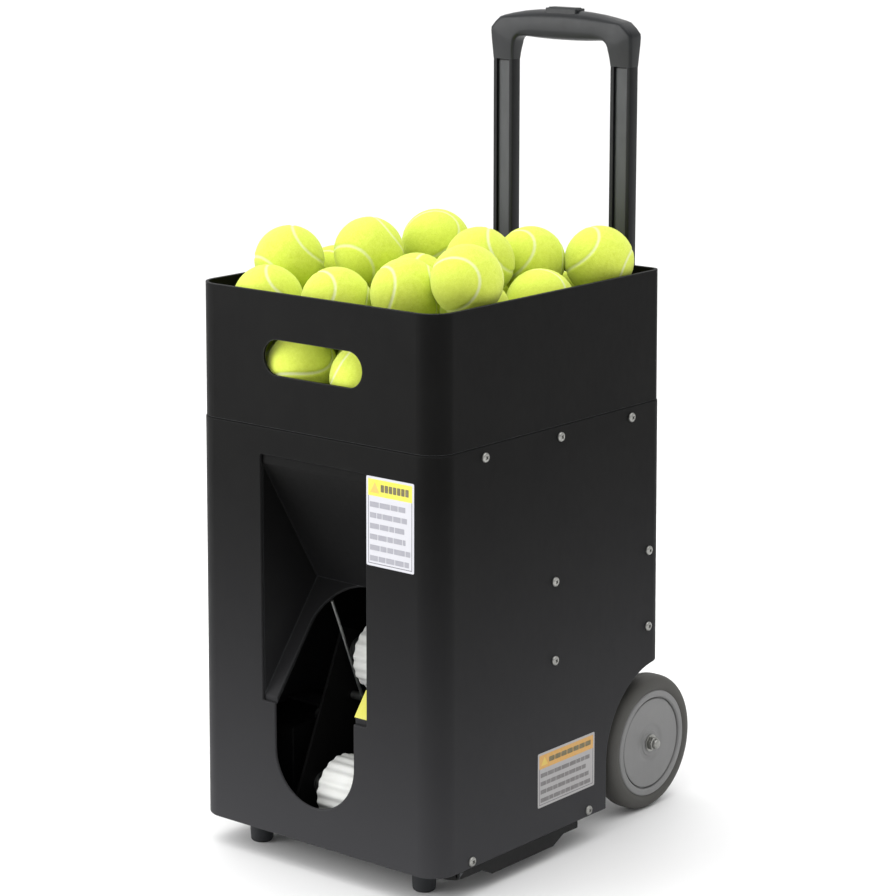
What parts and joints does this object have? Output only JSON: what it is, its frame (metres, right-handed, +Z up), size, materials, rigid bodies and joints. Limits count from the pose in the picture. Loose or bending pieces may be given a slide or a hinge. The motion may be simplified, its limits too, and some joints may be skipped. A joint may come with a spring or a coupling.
{
  "type": "tennis ball machine",
  "caption": "Wheeled tennis ball thrower: open ball hopper over a tall housing, a throwing head behind a slotted window, and a telescopic pull handle.",
  "frame": {"origin": "on the ground under the middle of the bounding box", "axes": "+Z up, -Y is the side that throws, +X is to the right of someone facing the front"},
  "size_m": [0.31, 0.4248, 0.8005],
  "materials": {
    "housing_black": "semi-matt moulded polyethylene",
    "inner_black": "semi-matt moulded plastic",
    "handle_black": "satin powder coat",
    "grip_black": "satin moulded plastic",
    "foot_rubber": "matt",
    "tyre_grey": "matt grey rubber",
    "hub_grey": "satin moulded plastic",
    "zinc": "bright zinc plate",
    "steel": "plain steel",
    "black_steel": "black enamel",
    "roller_white": "off-white polyurethane",
    "bronze": "sintered bronze",
    "label_white": "printed vinyl",
    "sticker_yellow": "vinyl",
    "motor_steel": "plated motor can",
    "battery_grey": "moulded case",
    "board_green": "circuit board",
    "strap_black": "woven strap",
    "control_black": "satin",
    "lamp_green": "clear lens"
  },
  "bodies": {
    "housing": {"cabinet_shell": "housing_black", "muzzle_recess": "housing_black", "hopper_shell": "housing_black", "hopper_floor": "inner_black", "base_pan": "inner_black", "wheel_arch_liner": "inner_black", "axle_brackets": "black_steel", "wheel_axle": "zinc", "axle_nuts": "zinc", "axle_spacers": "zinc", "front_feet": "foot_rubber", "foot_screws": "zinc", "side_screws": "zinc", "front_label": "label_white", "side_label": "label_white", "muzzle_sticker": "sticker_yellow", "handle_tube_left": "handle_black", "handle_tube_right": "handle_black", "handle_collars": "grip_black", "handle_beams": "inner_black", "rear_cross_member": "black_steel", "chassis_plate_left": "black_steel", "chassis_plate_right": "black_steel", "pivot_bushes": "bronze", "elevation_motor": "motor_steel", "ball_chute": "inner_black", "feed_motor": "motor_steel", "battery": "battery_grey", "battery_strap": "strap_black", "control_board": "board_green", "board_standoffs": "zinc", "control_panel": "control_black", "charge_socket": "control_black", "pilot_lamp": "lamp_green"},
    "head": {"head_plate_left": "black_steel", "head_plate_right": "black_steel", "head_spacers": "steel", "head_bearings": "steel", "upper_motor": "motor_steel", "lower_motor": "motor_steel", "stripper_bars": "steel", "pivot_pins": "steel"},
    "upper_wheel": {"upper_throw_wheel": "roller_white", "upper_shaft": "steel"},
    "lower_wheel": {"lower_throw_wheel": "roller_white", "lower_shaft": "steel"},
    "feeder": {"feed_rotor": "inner_black", "feed_shaft": "steel"},
    "road_wheel_left": {"wheel_hub_left": "hub_grey", "tyre_left": "tyre_grey"},
    "road_wheel_right": {"wheel_hub_right": "hub_grey", "tyre_right": "tyre_grey"},
    "handle": {"inner_tube_left": "handle_black", "inner_tube_right": "handle_black", "handle_grip": "grip_black"},
    "handle_button": {"handle_button": "grip_black"},
    "speed_knob": {"speed_knob": "control_black"},
    "interval_knob": {"interval_knob": "control_black"},
    "elevation_knob": {"elevation_knob": "control_black"},
    "power_rocker": {"power_rocker": "control_black"}
  },
  "joints": [
    {"name": "road_wheel_left_spin", "type": "hinge", "parent": "housing", "child": "road_wheel_left", "pos_m": [-0.1255, 0.1429, 0.0695], "axis": [1, 0, 0], "continuous": true},
    {"name": "road_wheel_right_spin", "type": "hinge", "parent": "housing", "child": "road_wheel_right", "pos_m": [0.1255, 0.1429, 0.0695], "axis": [1, 0, 0], "continuous": true},
    {"name": "head_tilt", "type": "hinge", "parent": "housing", "child": "head", "pos_m": [0, -0.1249, 0.1248], "axis": [1, 0, 0], "range_deg": [-12, 12]},
    {"name": "upper_wheel_spin", "type": "hinge", "parent": "head", "child": "upper_wheel", "pos_m": [0, -0.09656, 0.18935], "axis": [1, 0, 0], "continuous": true},
    {"name": "lower_wheel_spin", "type": "hinge", "parent": "head", "child": "lower_wheel", "pos_m": [0, -0.15091, 0.06556], "axis": [1, 0, 0], "continuous": true},
    {"name": "feeder_spin", "type": "hinge", "parent": "housing", "child": "feeder", "pos_m": [0, -0.0404, 0.409], "axis": [0, 0, 1], "continuous": true},
    {"name": "handle_slide", "type": "slide", "parent": "housing", "child": "handle", "axis": [0, 0, -1], "range_m": [0, 0.29]},
    {"name": "handle_button_press", "type": "slide", "parent": "handle", "child": "handle_button", "axis": [0, 0, -1], "range_m": [0, 0.003], "stiffness_N_per_m": 600},
    {"name": "speed_turn", "type": "hinge", "parent": "housing", "child": "speed_knob", "pos_m": [-0.03, 0.1376, 0.325], "axis": [0, -1, 0], "range_deg": [0, 270]},
    {"name": "interval_turn", "type": "hinge", "parent": "housing", "child": "interval_knob", "pos_m": [0, 0.1376, 0.325], "axis": [0, -1, 0], "range_deg": [0, 270]},
    {"name": "elevation_turn", "type": "hinge", "parent": "housing", "child": "elevation_knob", "pos_m": [0.03, 0.1376, 0.325], "axis": [0, -1, 0], "range_deg": [0, 270]},
    {"name": "power_rock", "type": "hinge", "parent": "housing", "child": "power_rocker", "pos_m": [-0.025, 0.13646, 0.269], "axis": [1, 0, 0], "range_deg": [0, 12]}
  ]
}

################

Problem requirements: Your task is to repeat the data exactly; please include every line.

Complete output:
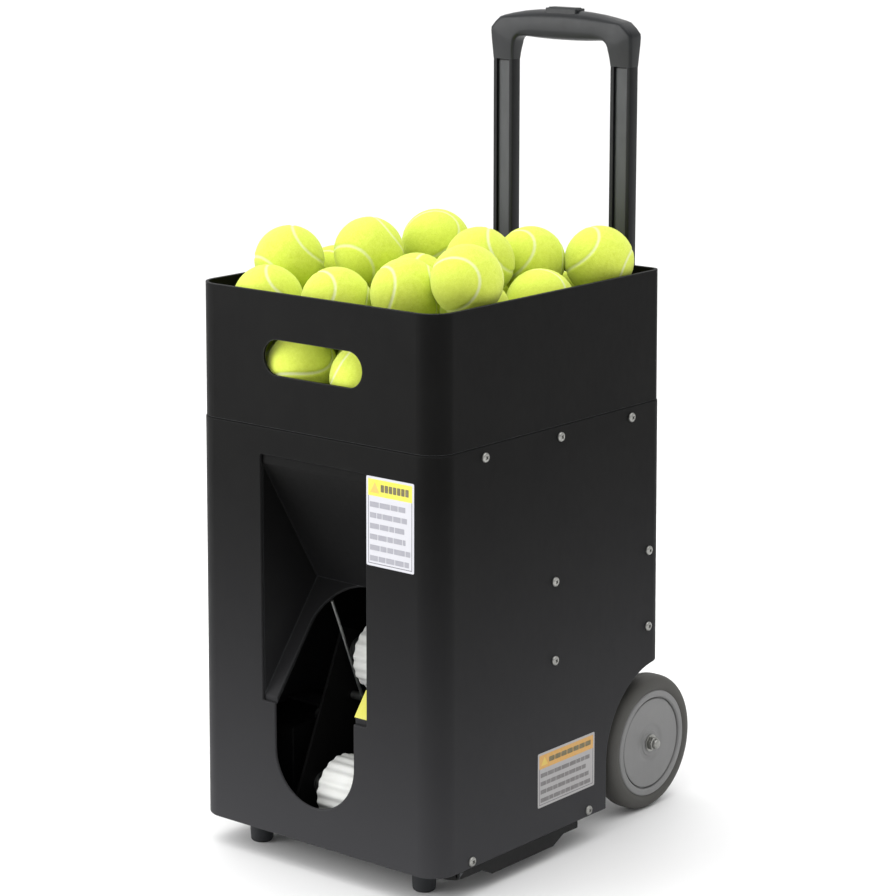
What parts and joints does this object have? Output only JSON: what it is, its frame (metres, right-handed, +Z up), size, materials, rigid bodies and joints. Limits count from the pose in the picture. Loose or bending pieces may be given a slide or a hinge. The motion may be simplified, its limits too, and some joints may be skipped. A joint may come with a spring or a coupling.
{
  "type": "tennis ball machine",
  "caption": "Wheeled tennis ball thrower: open ball hopper over a tall housing, a throwing head behind a slotted window, and a telescopic pull handle.",
  "frame": {"origin": "on the ground under the middle of the bounding box", "axes": "+Z up, -Y is the side that throws, +X is to the right of someone facing the front"},
  "size_m": [0.31, 0.4248, 0.8005],
  "materials": {
    "housing_black": "semi-matt moulded polyethylene",
    "inner_black": "semi-matt moulded plastic",
    "handle_black": "satin powder coat",
    "grip_black": "satin moulded plastic",
    "foot_rubber": "matt",
    "tyre_grey": "matt grey rubber",
    "hub_grey": "satin moulded plastic",
    "zinc": "bright zinc plate",
    "steel": "plain steel",
    "black_steel": "black enamel",
    "roller_white": "off-white polyurethane",
    "bronze": "sintered bronze",
    "label_white": "printed vinyl",
    "sticker_yellow": "vinyl",
    "motor_steel": "plated motor can",
    "battery_grey": "moulded case",
    "board_green": "circuit board",
    "strap_black": "woven strap",
    "control_black": "satin",
    "lamp_green": "clear lens"
  },
  "bodies": {
    "housing": {"cabinet_shell": "housing_black", "muzzle_recess": "housing_black", "hopper_shell": "housing_black", "hopper_floor": "inner_black", "base_pan": "inner_black", "wheel_arch_liner": "inner_black", "axle_brackets": "black_steel", "wheel_axle": "zinc", "axle_nuts": "zinc", "axle_spacers": "zinc", "front_feet": "foot_rubber", "foot_screws": "zinc", "side_screws": "zinc", "front_label": "label_white", "side_label": "label_white", "muzzle_sticker": "sticker_yellow", "handle_tube_left": "handle_black", "handle_tube_right": "handle_black", "handle_collars": "grip_black", "handle_beams": "inner_black", "rear_cross_member": "black_steel", "chassis_plate_left": "black_steel", "chassis_plate_right": "black_steel", "pivot_bushes": "bronze", "elevation_motor": "motor_steel", "ball_chute": "inner_black", "feed_motor": "motor_steel", "battery": "battery_grey", "battery_strap": "strap_black", "control_board": "board_green", "board_standoffs": "zinc", "control_panel": "control_black", "charge_socket": "control_black", "pilot_lamp": "lamp_green"},
    "head": {"head_plate_left": "black_steel", "head_plate_right": "black_steel", "head_spacers": "steel", "head_bearings": "steel", "upper_motor": "motor_steel", "lower_motor": "motor_steel", "stripper_bars": "steel", "pivot_pins": "steel"},
    "upper_wheel": {"upper_throw_wheel": "roller_white", "upper_shaft": "steel"},
    "lower_wheel": {"lower_throw_wheel": "roller_white", "lower_shaft": "steel"},
    "feeder": {"feed_rotor": "inner_black", "feed_shaft": "steel"},
    "road_wheel_left": {"wheel_hub_left": "hub_grey", "tyre_left": "tyre_grey"},
    "road_wheel_right": {"wheel_hub_right": "hub_grey", "tyre_right": "tyre_grey"},
    "handle": {"inner_tube_left": "handle_black", "inner_tube_right": "handle_black", "handle_grip": "grip_black"},
    "handle_button": {"handle_button": "grip_black"},
    "speed_knob": {"speed_knob": "control_black"},
    "interval_knob": {"interval_knob": "control_black"},
    "elevation_knob": {"elevation_knob": "control_black"},
    "power_rocker": {"power_rocker": "control_black"}
  },
  "joints": [
    {"name": "road_wheel_left_spin", "type": "hinge", "parent": "housing", "child": "road_wheel_left", "pos_m": [-0.1255, 0.1429, 0.0695], "axis": [1, 0, 0], "continuous": true},
    {"name": "road_wheel_right_spin", "type": "hinge", "parent": "housing", "child": "road_wheel_right", "pos_m": [0.1255, 0.1429, 0.0695], "axis": [1, 0, 0], "continuous": true},
    {"name": "head_tilt", "type": "hinge", "parent": "housing", "child": "head", "pos_m": [0, -0.1249, 0.1248], "axis": [1, 0, 0], "range_deg": [-12, 12]},
    {"name": "upper_wheel_spin", "type": "hinge", "parent": "head", "child": "upper_wheel", "pos_m": [0, -0.09656, 0.18935], "axis": [1, 0, 0], "continuous": true},
    {"name": "lower_wheel_spin", "type": "hinge", "parent": "head", "child": "lower_wheel", "pos_m": [0, -0.15091, 0.06556], "axis": [1, 0, 0], "continuous": true},
    {"name": "feeder_spin", "type": "hinge", "parent": "housing", "child": "feeder", "pos_m": [0, -0.0404, 0.409], "axis": [0, 0, 1], "continuous": true},
    {"name": "handle_slide", "type": "slide", "parent": "housing", "child": "handle", "axis": [0, 0, -1], "range_m": [0, 0.29]},
    {"name": "handle_button_press", "type": "slide", "parent": "handle", "child": "handle_button", "axis": [0, 0, -1], "range_m": [0, 0.003], "stiffness_N_per_m": 600},
    {"name": "speed_turn", "type": "hinge", "parent": "housing", "child": "speed_knob", "pos_m": [-0.03, 0.1376, 0.325], "axis": [0, -1, 0], "range_deg": [0, 270]},
    {"name": "interval_turn", "type": "hinge", "parent": "housing", "child": "interval_knob", "pos_m": [0, 0.1376, 0.325], "axis": [0, -1, 0], "range_deg": [0, 270]},
    {"name": "elevation_turn", "type": "hinge", "parent": "housing", "child": "elevation_knob", "pos_m": [0.03, 0.1376, 0.325], "axis": [0, -1, 0], "range_deg": [0, 270]},
    {"name": "power_rock", "type": "hinge", "parent": "housing", "child": "power_rocker", "pos_m": [-0.025, 0.13646, 0.269], "axis": [1, 0, 0], "range_deg": [0, 12]}
  ]
}